The government and particularly President Magufuli have also made significant efforts to curb corruption, which has generated substantial popular support and impressed international donors. He has removed 10,000 ‘ghost workers’ from the government payroll and has on multiple occasions fired officials on the spot for suspected corruption or poor work-ethic. Most recently, he fired Charles Kitwanga, Minister of Home Affairs, on May 20th for attending parliament whilst drunk.

Such policies are undeniably beneficial for marginalised Tanzanians, but have at the same time led to uncertainty in the business environment – a trend that has characterised Magufuli’s presidency since he stepped into office in November 2015.

Understanding Magufuli’s mentality

For investors struggling to understand what influences his decisions, it may be helpful to think of him as a politically astute Robin Hood. Whilst he makes good political decisions in the interests of a poor population, they often have serious economic implications for those with capital, namely foreign companies.

However, Daudi Riganda, the Public Relations Manager of the Tanzanian Investment Centre, has recently stressed that since Magufuli has stepped into office, the number of investment projects in the country has increased by 20%. Evidently, the country remains an attractive destination for foreign investors but this is not without risk.

For agricultural or energy investors to effectively manage political risks, notably expropriation associated with the President’s mode of rule, it is important to understand his relationship to the political environment.

As an outsider during the leadership selection process, Magufuli has since made a conscious effort to assert his authority within the government. In order to manage political divisions in his party Chama Cha Mapinduzi (CCM) without resorting to corruption, he has employed a strategy of offering no carrot but a big stick (the potential for rapid redundancy and political alienation). The President seems to be ruling Tanzania through a negative or inverted patronage system. How sustainable this is remains to be seen.

Magufuli’s various crackdowns and policies may help him make gains politically – through generating popular support from Tanzanians and enforcing loyalty within the cabinet – but they also threaten to alienate key political figures whilst increasing political risks for investors.

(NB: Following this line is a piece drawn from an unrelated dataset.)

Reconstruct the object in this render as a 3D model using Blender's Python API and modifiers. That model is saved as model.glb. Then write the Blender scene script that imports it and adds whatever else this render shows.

Robin Hood’s impact on investors and economy

Tanzania’s economy may take a hit from political bullishness and various interventionist policies. The Tanzanian shilling is expected to experience a slowdown in depreciation. As a result, the government reportedly want to curb inflation and cut interest rates through controversial means, such as regulating the dollar accounts businessmen, forcing individuals to comply with new transparency principles and justify to the Bank of Tanzania their reasons for opening these accounts.

Magufuli’s policies often seem to spell trouble for investors. With little warning, the President is prone to make high-impact decisions with ostensibly little commercial consideration. In this respect, the expropriation, particularly of land, is rapidly increasing in frequency.

To manage risks and uncertainty in Tanzania, foreign investors should pursue a dual strategy of strict compliance with local laws and effectively engaging stakeholders to build strong political relationship with the government. This will be key in shielding investments from Magufuli’s fearless approach to “Robin Hood-onomics” of taking from the rich – in his view, investors that do not add value and corrupt government officials – and giving to the poor, his electorate, the Tanzanian farmers.